What is needed is an exact copy of the lines from the one containing "pts = [(high, a0" to the one containing "obj.data.transform(world)", both lines included, and no other lines.

• _Task data_
--- --- ---
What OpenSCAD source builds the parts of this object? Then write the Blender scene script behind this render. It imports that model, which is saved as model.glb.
--- --- ---
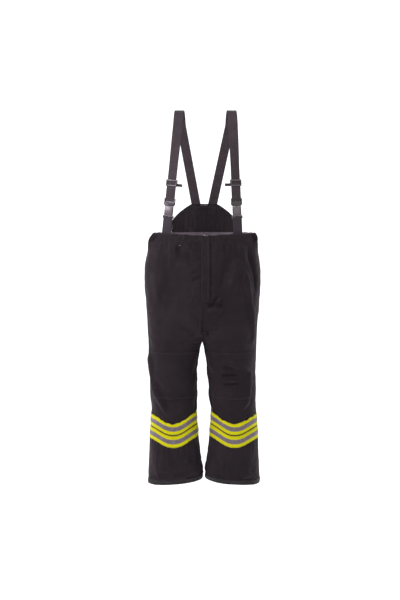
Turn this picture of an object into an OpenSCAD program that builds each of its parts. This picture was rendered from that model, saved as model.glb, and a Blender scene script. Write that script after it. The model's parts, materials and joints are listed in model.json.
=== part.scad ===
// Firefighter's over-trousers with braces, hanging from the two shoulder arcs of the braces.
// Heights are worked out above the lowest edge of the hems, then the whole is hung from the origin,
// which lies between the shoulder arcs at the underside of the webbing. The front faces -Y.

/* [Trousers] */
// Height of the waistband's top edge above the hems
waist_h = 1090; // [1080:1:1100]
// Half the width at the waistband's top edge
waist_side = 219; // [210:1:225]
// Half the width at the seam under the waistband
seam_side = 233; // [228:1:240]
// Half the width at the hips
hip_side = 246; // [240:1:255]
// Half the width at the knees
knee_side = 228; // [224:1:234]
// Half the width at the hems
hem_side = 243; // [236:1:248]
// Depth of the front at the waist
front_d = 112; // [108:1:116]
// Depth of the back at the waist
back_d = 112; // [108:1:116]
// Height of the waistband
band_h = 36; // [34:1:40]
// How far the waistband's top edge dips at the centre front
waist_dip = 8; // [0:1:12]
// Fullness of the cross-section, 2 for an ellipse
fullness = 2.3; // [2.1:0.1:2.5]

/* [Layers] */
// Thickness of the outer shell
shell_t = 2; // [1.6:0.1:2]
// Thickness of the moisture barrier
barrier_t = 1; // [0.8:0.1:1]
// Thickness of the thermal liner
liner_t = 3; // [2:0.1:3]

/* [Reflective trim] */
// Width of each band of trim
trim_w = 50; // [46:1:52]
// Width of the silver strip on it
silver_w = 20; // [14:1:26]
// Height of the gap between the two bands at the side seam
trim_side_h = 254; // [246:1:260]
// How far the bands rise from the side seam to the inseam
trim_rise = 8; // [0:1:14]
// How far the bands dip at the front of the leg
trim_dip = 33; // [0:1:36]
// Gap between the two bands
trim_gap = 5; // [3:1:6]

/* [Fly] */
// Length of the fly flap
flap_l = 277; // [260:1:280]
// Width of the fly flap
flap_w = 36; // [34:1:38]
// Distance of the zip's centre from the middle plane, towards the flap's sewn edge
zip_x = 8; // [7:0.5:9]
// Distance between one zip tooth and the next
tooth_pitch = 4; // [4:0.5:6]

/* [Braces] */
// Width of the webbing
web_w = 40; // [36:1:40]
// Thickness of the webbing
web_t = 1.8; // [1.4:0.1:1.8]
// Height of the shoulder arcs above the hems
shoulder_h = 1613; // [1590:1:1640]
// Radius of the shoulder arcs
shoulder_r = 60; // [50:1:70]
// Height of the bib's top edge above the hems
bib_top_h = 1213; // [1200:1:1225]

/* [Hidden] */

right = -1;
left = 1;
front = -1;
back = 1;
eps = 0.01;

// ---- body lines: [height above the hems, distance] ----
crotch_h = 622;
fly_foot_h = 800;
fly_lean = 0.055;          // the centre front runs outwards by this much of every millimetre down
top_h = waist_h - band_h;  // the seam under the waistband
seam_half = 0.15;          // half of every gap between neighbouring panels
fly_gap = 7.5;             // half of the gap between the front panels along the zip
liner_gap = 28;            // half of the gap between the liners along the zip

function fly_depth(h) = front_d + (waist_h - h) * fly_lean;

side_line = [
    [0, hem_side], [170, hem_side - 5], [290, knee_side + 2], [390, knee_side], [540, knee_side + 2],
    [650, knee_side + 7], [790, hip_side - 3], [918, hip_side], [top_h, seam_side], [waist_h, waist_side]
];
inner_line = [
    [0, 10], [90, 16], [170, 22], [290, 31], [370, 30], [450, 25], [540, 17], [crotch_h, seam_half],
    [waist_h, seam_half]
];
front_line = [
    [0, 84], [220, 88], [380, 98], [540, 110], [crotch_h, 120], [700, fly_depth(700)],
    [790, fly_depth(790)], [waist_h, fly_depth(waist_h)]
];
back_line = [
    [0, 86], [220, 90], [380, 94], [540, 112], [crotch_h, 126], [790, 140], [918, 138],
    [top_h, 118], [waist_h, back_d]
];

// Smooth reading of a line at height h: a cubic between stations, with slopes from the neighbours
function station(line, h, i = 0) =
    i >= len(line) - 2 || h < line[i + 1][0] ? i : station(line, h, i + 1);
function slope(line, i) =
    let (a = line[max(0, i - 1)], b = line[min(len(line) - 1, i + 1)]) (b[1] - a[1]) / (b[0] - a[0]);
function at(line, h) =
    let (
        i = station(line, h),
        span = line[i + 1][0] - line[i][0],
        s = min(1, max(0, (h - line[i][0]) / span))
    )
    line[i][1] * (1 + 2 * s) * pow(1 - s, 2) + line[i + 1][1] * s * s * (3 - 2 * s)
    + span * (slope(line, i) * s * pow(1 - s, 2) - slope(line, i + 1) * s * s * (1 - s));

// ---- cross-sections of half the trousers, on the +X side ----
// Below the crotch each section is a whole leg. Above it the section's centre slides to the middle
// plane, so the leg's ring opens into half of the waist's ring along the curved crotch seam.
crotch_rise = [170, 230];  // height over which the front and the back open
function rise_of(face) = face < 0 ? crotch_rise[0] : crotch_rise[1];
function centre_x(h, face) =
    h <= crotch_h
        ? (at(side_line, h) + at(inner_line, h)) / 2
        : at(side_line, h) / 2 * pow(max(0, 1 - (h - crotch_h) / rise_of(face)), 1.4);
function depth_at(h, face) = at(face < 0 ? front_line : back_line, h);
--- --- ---
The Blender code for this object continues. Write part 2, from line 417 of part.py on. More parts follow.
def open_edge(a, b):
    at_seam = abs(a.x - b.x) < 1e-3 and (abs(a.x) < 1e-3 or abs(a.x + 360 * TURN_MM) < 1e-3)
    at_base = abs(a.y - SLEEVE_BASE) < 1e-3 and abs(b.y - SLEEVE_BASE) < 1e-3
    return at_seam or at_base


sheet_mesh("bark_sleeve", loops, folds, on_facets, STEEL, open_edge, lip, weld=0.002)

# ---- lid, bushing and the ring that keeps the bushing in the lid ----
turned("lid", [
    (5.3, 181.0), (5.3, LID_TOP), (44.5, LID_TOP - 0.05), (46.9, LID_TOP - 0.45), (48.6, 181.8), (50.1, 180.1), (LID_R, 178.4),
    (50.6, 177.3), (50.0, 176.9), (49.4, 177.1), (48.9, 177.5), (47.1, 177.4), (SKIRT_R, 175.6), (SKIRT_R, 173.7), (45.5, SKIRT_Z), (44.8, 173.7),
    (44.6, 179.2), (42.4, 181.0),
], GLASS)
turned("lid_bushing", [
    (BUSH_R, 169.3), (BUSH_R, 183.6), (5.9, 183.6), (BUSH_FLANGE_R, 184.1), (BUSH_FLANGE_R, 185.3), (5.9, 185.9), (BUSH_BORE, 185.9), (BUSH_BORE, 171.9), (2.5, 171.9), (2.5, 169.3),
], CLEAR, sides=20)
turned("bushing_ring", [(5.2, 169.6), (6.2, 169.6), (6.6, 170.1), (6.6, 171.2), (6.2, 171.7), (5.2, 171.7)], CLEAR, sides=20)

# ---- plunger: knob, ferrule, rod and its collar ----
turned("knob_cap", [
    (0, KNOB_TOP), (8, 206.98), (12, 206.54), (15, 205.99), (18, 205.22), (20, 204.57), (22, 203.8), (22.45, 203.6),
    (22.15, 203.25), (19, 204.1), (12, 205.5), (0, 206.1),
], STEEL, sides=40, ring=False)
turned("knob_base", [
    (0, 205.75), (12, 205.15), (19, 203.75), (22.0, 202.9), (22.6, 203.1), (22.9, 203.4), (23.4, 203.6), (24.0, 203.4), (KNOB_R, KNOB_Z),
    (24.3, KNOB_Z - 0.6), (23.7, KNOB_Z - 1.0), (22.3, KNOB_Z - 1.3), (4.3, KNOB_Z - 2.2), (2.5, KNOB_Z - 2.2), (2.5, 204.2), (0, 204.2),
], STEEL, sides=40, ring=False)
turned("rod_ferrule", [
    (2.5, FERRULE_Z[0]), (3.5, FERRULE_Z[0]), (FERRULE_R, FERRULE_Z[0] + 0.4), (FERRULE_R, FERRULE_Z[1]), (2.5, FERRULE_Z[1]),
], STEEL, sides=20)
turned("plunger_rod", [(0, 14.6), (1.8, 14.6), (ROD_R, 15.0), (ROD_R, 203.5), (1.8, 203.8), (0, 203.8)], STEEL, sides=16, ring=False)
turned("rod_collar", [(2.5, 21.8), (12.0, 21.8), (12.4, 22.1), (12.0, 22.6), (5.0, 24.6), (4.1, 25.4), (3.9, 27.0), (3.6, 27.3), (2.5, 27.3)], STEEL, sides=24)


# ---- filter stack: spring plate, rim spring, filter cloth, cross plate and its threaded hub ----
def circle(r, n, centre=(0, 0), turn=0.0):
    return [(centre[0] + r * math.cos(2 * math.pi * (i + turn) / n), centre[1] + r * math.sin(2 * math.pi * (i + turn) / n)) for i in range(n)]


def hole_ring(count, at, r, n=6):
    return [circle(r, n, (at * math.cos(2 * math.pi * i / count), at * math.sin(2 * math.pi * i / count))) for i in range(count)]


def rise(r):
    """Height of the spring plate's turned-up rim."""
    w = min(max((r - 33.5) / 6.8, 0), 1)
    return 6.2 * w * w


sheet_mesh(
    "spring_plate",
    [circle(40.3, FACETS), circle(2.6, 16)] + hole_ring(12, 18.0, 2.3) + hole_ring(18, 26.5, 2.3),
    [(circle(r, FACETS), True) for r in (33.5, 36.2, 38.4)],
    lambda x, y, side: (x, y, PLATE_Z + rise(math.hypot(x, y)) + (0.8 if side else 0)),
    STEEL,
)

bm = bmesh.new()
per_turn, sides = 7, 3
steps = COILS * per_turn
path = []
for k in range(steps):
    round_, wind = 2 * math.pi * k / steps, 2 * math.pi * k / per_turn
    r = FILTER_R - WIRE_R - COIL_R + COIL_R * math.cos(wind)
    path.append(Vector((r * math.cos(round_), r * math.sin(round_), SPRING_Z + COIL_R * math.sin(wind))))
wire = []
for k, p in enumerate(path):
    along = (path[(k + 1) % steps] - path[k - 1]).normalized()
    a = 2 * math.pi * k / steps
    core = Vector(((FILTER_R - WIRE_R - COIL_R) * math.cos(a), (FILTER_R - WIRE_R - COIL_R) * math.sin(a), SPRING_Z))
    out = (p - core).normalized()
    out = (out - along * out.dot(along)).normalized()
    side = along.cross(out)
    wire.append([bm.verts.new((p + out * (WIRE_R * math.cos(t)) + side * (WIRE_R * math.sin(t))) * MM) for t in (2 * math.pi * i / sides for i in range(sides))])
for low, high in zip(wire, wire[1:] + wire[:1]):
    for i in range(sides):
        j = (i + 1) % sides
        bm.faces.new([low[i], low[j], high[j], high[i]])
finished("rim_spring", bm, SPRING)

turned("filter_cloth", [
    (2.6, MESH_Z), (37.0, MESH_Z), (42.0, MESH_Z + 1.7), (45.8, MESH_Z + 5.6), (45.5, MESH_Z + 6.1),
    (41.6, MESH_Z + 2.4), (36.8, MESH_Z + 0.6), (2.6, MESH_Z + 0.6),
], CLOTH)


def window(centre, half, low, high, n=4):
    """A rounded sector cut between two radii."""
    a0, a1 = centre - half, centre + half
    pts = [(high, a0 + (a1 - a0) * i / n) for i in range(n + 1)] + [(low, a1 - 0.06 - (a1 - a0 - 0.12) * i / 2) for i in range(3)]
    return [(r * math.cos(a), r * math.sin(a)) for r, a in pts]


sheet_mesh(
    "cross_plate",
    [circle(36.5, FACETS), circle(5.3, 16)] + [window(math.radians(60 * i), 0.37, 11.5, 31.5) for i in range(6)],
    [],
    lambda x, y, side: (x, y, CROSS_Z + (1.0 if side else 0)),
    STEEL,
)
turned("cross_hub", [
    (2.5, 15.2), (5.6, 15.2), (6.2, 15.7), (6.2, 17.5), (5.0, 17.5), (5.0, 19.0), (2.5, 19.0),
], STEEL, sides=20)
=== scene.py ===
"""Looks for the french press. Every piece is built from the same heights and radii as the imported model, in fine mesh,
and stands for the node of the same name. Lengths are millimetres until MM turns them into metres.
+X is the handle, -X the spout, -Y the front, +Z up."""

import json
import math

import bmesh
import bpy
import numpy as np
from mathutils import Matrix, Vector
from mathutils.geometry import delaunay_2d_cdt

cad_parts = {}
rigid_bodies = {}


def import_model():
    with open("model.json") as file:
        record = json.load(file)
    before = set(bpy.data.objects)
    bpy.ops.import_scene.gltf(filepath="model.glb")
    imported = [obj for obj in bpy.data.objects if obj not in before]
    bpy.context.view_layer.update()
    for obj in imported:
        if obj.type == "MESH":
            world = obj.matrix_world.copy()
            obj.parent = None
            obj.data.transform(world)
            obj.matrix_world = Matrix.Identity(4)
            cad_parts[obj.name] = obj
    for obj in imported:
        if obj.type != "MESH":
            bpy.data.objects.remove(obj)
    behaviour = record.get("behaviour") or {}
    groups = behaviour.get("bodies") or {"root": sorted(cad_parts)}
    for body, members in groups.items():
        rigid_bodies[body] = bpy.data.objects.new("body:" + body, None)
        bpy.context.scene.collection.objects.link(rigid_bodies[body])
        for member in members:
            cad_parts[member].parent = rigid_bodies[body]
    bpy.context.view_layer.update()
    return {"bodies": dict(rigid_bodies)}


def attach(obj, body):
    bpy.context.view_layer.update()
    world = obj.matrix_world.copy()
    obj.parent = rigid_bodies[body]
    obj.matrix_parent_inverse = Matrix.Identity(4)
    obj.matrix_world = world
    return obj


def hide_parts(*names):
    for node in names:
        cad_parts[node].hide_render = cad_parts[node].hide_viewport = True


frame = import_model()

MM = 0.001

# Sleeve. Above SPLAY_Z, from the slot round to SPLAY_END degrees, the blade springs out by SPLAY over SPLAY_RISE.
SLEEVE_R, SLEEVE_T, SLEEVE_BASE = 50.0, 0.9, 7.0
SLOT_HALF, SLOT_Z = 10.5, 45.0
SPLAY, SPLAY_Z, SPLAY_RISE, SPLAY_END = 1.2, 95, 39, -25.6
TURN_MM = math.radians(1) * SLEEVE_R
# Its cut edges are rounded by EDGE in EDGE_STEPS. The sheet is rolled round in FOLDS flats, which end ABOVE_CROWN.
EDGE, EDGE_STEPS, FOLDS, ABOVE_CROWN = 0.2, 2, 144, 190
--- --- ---
• _Answer to this problem_
    pts = [(high, a0 + (a1 - a0) * i / n) for i in range(n + 1)] + [(low, a1 - 0.06 - (a1 - a0 - 0.12) * i / 2) for i in range(3)]
    return [(r * math.cos(a), r * math.sin(a)) for r, a in pts]


sheet_mesh(
    "cross_plate",
    [circle(36.5, FACETS), circle(5.3, 16)] + [window(math.radians(60 * i), 0.37, 11.5, 31.5) for i in range(6)],
    [],
    lambda x, y, side: (x, y, CROSS_Z + (1.0 if side else 0)),
    STEEL,
)
turned("cross_hub", [
    (2.5, 15.2), (5.6, 15.2), (6.2, 15.7), (6.2, 17.5), (5.0, 17.5), (5.0, 19.0), (2.5, 19.0),
], STEEL, sides=20)
=== scene.py ===
"""Looks for the french press. Every piece is built from the same heights and radii as the imported model, in fine mesh,
and stands for the node of the same name. Lengths are millimetres until MM turns them into metres.
+X is the handle, -X the spout, -Y the front, +Z up."""

import json
import math

import bmesh
import bpy
import numpy as np
from mathutils import Matrix, Vector
from mathutils.geometry import delaunay_2d_cdt

cad_parts = {}
rigid_bodies = {}


def import_model():
    with open("model.json") as file:
        record = json.load(file)
    before = set(bpy.data.objects)
    bpy.ops.import_scene.gltf(filepath="model.glb")
    imported = [obj for obj in bpy.data.objects if obj not in before]
    bpy.context.view_layer.update()
    for obj in imported:
        if obj.type == "MESH":
            world = obj.matrix_world.copy()
            obj.parent = None
            obj.data.transform(world)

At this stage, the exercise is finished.